SALT LAKE CITY — Family and friends wiped tears from their eyes as they approached their seats near a gravesite Friday, while medical students respectfully gathered around the awning.
The students, instructors and family members were honoring those who donated their bodies as gifts to the University of Utah School of Medicine.
"Thank you to those who donated their bodies to science, to provide us with medical education that cannot be replaced by a textbook, or by a video on YouTube," said medical student Ryan Watkins, who just finished his first year of medical school.
Watkins described how the gifts in the anatomy lab both reinforced content in lectures and gave him invaluable medical knowledge to carry into his career.
But more important, the bodies gave him a greater appreciation for humanity.
"They taught us that behind every disease, behind every cog and wheel of the human body, there is a person," he said.
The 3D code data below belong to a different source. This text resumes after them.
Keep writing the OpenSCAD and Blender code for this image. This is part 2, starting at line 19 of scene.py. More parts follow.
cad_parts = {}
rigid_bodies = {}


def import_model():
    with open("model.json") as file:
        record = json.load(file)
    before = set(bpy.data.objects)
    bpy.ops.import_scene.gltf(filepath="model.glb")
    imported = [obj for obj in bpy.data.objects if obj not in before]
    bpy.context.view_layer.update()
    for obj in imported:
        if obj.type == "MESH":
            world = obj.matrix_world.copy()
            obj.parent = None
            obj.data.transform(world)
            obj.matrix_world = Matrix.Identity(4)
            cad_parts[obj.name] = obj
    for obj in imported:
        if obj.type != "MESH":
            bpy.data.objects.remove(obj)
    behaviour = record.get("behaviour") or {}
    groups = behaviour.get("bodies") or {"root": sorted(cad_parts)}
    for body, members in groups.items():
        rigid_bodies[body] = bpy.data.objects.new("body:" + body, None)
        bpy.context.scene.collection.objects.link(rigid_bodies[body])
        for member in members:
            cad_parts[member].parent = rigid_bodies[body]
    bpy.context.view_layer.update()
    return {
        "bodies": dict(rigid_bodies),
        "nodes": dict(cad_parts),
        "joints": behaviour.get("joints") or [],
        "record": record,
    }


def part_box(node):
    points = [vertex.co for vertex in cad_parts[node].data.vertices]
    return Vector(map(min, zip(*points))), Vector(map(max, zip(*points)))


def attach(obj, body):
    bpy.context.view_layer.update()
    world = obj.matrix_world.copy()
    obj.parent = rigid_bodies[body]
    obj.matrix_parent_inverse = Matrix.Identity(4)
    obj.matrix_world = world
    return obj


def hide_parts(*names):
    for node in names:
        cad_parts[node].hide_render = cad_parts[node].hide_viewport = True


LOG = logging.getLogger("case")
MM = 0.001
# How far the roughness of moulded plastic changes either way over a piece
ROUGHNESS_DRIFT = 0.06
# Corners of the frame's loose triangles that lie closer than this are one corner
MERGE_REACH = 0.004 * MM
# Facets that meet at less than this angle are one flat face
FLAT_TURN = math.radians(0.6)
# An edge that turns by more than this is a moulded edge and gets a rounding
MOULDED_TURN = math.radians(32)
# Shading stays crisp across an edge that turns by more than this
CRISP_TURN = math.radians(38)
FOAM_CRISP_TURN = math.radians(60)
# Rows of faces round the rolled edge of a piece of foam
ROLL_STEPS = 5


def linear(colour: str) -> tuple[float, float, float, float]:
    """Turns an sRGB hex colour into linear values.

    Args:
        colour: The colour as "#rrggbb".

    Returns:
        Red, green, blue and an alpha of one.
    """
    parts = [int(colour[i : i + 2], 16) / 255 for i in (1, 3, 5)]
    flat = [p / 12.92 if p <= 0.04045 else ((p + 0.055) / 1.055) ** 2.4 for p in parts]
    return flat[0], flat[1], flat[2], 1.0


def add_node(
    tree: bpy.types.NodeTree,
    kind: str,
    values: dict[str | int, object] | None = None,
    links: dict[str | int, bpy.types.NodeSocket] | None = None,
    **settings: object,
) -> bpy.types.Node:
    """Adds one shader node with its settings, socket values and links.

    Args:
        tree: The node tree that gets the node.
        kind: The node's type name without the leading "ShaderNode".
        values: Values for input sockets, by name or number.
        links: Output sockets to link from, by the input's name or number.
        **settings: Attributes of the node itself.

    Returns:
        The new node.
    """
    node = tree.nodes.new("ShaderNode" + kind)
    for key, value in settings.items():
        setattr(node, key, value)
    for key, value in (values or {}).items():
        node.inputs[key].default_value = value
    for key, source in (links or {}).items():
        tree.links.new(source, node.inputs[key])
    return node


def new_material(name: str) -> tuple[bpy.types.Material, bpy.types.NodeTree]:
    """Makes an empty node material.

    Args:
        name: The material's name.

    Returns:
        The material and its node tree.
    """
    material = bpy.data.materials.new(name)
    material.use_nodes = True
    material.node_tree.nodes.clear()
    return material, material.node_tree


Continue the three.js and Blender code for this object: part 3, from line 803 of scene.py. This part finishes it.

Those who have not been affected by a person choosing to donate his body to science are unable to understand the intimate relationship a group of students form with their gift, the vice dean of the medical school said.
"I remember my first patient," said Dr. Wayne Samuelson. "We all were shaped and influenced by this woman who gave us her all for our education."
Although students are appreciative of these donated gifts for decades to come, many times for family members, fulfilling the wish of donating a deceased loved one's body is unimaginably difficult.
"The first time she told me she wanted to be a cadaver, I said, 'Nana you're crazy,'" recalled Eljin Potter during the memorial.
Potter's grandmother donated her body in the hopes that others would not have to undergo the ailments she faced in her life with cancer, even if that meant only helping one other person.
The altruism exhibited by Potter's family member is part of a greater cycle of compassion and respect within the medical field.
"The students entering medicine do so with the altruistic goal of healing infirmities, improving the qualities of our lives and extending our lives," remarked Kerry Don Peterson, director of U.'s body donor program. "They are wonderful, warm, and compassionate people who believe in public service and appreciate and respect your loved ones' gifts."
These types of gifts are essential to the medical school. Without them, it is impossible for students to receive the hands-on experience required for success in the medical profession.
Additionally, the use for these gifts transcends student use by allowing doctors in the field to learn about new areas of medicine.
"These kind of labs bring cutting-edge techniques into Utah, things that have been developed in other areas of the country," said Perry.
The program keeps cadavers for two months to two years, then cremates the bodies at no cost to family members. Subsequent to cremation, families may choose to keep the ashes, or have them added to the university's plot. Names of those who have donated their bodies for science will also have their name placed on the Celebration of Life Monument on campus.